4Que disent les faits ?
Du côté de Jackson Pollock, tout d’abord, la question est de savoir si la musique de son époque a pu jouer un rôle pour ce peintre majeur, qu’on associe plutôt d’habitude à la recherche d’une essence du medium pictural, sans aucune influence d’un autre art. En termes d’influence, on a souvent insisté sur une forme de chamanisme vraisemblablement issue des peuples amérindiens, sans parler des divers stupéfiants dont l’artiste faisait manifestement usage. Or, pour se faire une idée de l’importance du jazz pour Jackson Pollock – importante souvent passée sous silence, ou du moins sous-estimée –, il suffit d’écouter ce précieux témoignage de son épouse, Lee Krasner :

Il prenait l’habitude d’écouter ses disques de jazz, pas seulement pendant des jours mais jour et nuit, jour et nuit pendant trois jours d’affilée ; il y avait de quoi devenir fou ! La maison tremblait. Le jazz ? Il pensait que c’était la seule autre chose vraiment créative qui se passait dans ce pays.1

5Le moins qu’on puisse dire, c’est que ce n’est pas une petite lubie : il faut imaginer Pollock littéralement fou de jazz (sans qu’on sache au juste d’ailleurs s’il en écoutait en peignant, ce qui demeure de l’ordre du possible, sinon du vraisemblable). Au passage, on aura noté ici l’expression de « seule autre chose vraiment créative ». Par cette simple phrase, Pollock fait se rejoindre idéalement jazz et arts plastiques, en même temps qu’il souligne en creux, de façon évidemment peu modeste, l’exceptionnel degré de créativité de sa propre peinture. En s’inspirant ici des écrits de Clement Greenberg2, on se souvient qu’on peut définir l’avancée décisive réalisée par Pollock à partir de trois termes-clés anglophones : flatness (planéité : le fait d’être plane, pour une surface, renvoyant autant à l’abandon assumé de toute illusion perspectiviste de troisième dimension, qu’à l’horizontalité voulue de la toile posée à même le sol de l’atelier), dripping (littéralement, coulure : terme générique incluant par extension tous les procédés mis au point par l’artiste, giclures, pots percés, bâtons tenus à bout de bras, destinés à redonner vie et présence à la matière picturale elle-même), all over (remplissage total de la toile, rendu en quelque sorte nécessaire par les deux autres principes de fidélité à la surface comme à la matière). C’est ainsi que, selon Greenberg prenant la défense critique et esthétique de Pollock, la logique de l’art pictural est d’aller vers son essence, dans toute la pureté de son médium : en l’occurrence, d’occuper par des gestes de coulure (dripping) toute la toile (all over) dans sa planéité même (flatness). D’une façon ou d’une autre, et qu’on le veuille ou non, la force informelle de Pollock est bien auto-référentielle : il s’agit ni plus ni moins que de peindre la peinture.
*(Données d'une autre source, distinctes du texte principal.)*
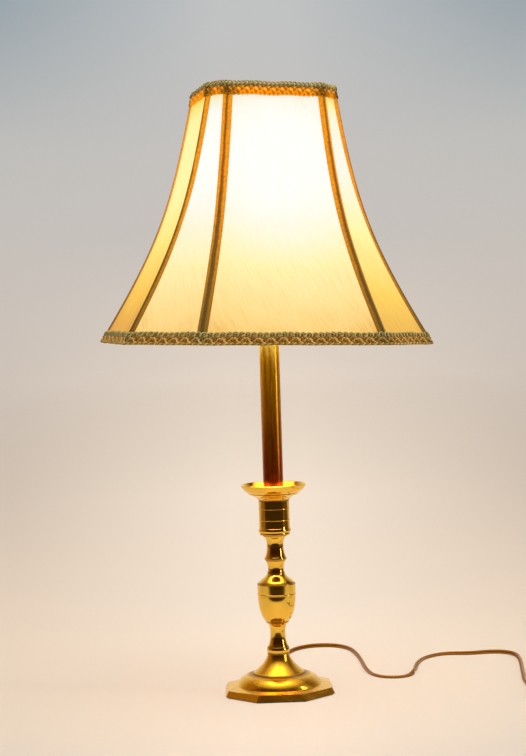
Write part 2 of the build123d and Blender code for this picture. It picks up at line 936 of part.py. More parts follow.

6Ce qu’on sait moins, il est vrai, concerne la passion de Pollock pour la musique, et notamment, on l’a vu, pour le jazz. Voici ce que dit à nouveau Lee Krasner, dans la suite immédiate du même entretien :

Il avait la passion de la musique. Mais il ne chantait pas très juste, et bien qu’il aimât danser, c’était un piètre danseur. Il m’a raconté qu’un jour, quand il était petit, il s’est acheté un violon en pensant pouvoir en jouer tout de suite. Mais, n’arrivant pas à en sortir les sons qu’il voulait, de colère, il l’a cassé…3

7Sans entrer ici dans la psychologie de l’artiste, l’anecdote est suffisamment révélatrice de la tension chez Pollock entre une passion violente et une frustration tout aussi violente. On aura compris que la puissance créatrice de l’artiste impulsif trouvera mieux à s’exprimer dans le medium pictural que dans le chant, la danse ou la musique. Il n’en reste pas moins que, dans ce contexte artistique, la place du domaine sonore ne doit pas être négligée.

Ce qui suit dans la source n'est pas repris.